WASHINGTON – Recruiter Richard Rabicoff has told students for years that accounting can be “sexy,” but it took corporate scandals at Enron and Arthur Andersen to make them listen.
After years of decline, the number of accounting majors started to rise in the nation. Experts say it may be the one good thing to come out of the recent corporate scandals.
“People used to think it’s dull people doing dull numbers in the back office,” said Rabicoff, a spokesman for the Maryland Association of Certified Public Accountants. “Now, with all the recent press, they realize it can be interesting and even exciting.”
Enrollment in accounting programs rose 1.2 percent nationwide this academic year and 5 percent last year, according to the American Institute of CPA’s.
Stephanie Markwardt said she has noticed the change at University of Maryland, College Park.
“I don’t know if I’d call it a fad, but it’s more popular these days,” said Markwardt, an accounting senior. “There’s a lot of new faces in class. One of my classes went from 35 (students) to 75.”

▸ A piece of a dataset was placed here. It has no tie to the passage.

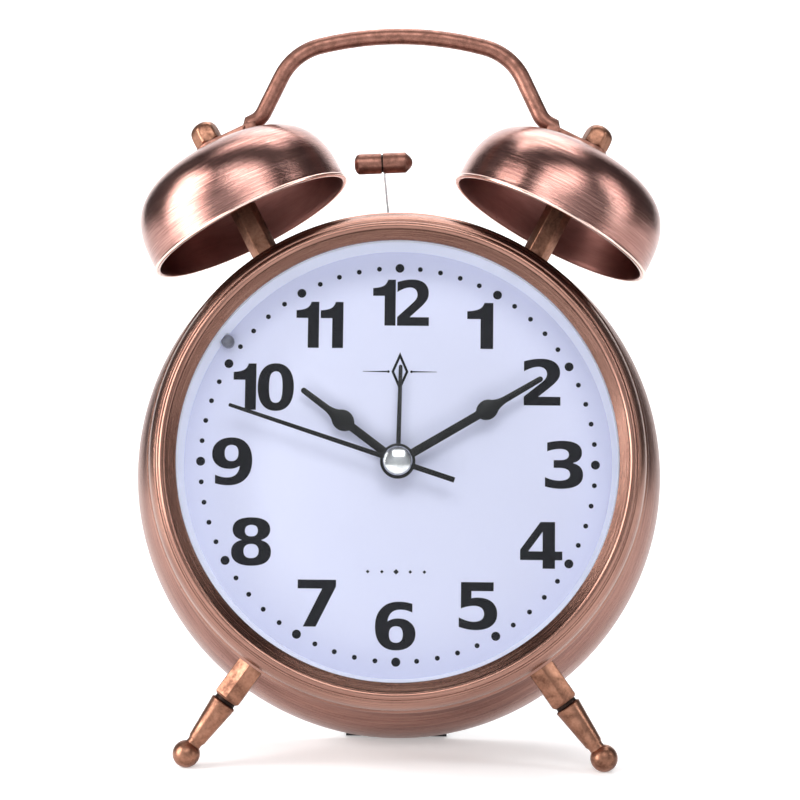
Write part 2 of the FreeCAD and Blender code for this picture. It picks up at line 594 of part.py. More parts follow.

The nationwide increase in accounting students follows years of steady decline during the tech boom of the 1990s.
“As far as I can tell, it’s a lot more sexy to students now,” Rabicoff said. “It couldn’t have become less sexy, I’ll tell you that much.”
Accounting enrollment nationwide fell 23 percent between the 1995-96 and 1998-99 school year _ declines that a widely cited study called “frightening” and “disturbing.”
“At the time, accounting seemed very boring,” said Steve Albrecht, who co-authored the study. “Students were jumping into information systems and the dot-com excitement.”
Now that the boom has gone bust, students are scrambling back to accounting.
“The scandals might have actually had a positive effect,” Albrecht said. “Accountants are in the spotlight more than before, and right after the Enron and Andersen scandals, the numbers at schools actually rose.”
Loyola College accounting professor Ali Sedaghat agreed.
“We didn’t have a good public example before to make students excited. Now we have too many,” said Sedeghat, who said he had students standing in the aisles and sitting on the floor at his last panel discussion on Enron.
But for College Park sophomore Julie Smiley it was job stability _ not Enron _ that caused her to switch majors to accounting last month. “It’s a nine-to-five job with good pay,” she said.
Accounting has long been regarded as a stable profession in the up-and-down world of business.
“There’s always a need for accountants,” Rabicoff said. “Whether the economy’s doing good or bad, companies still need their financial statements prepared.”
And demand could be rising. A recent survey by the National Association of Colleges and Employers predicted accounting would be the degree most desired by companies this year, up from No. 3 last year.
Salaries for accountants are also increasing, according to recruiting firm Robert Half International. At large public firms around Washington, D.C., entry-level accountants can expect to earn $43,992 to $51,324, a 1.6 percent increase over last year.
But educators and industry leaders don’t know if the recent rise in salary, demand or student interest will continue.
“We still haven’t seen the total fallout from the Andersen scandal,” said Dennis Gring, director of Maryland’s State Board of Public Accountancy. “And there are new mergers, new laws. I would adopt the wait-and-see attitude.”
One such law, the Sarbanes-Oxley Act, imposes stricter rules on financial statements, which may cause companies to depend more on accountants. But the act, passed by Congress last year, also attempts to separate accounting and consulting.
“I don’t know how that will turn out,” Sedaghat said. “It has created such a tension in the profession, people don’t know how to cope with it.”
Either way, the American Institute of CPA’s is not taking any chances. Last year, it launched a five-year, $25 million ad campaign aimed at high school and college students.
“We’ve never campaigned this aggressively before, but it’s urgent now,” Rabicoff said. “Students are very interested in it, teachers are teaching it, and accounting now seems cool.”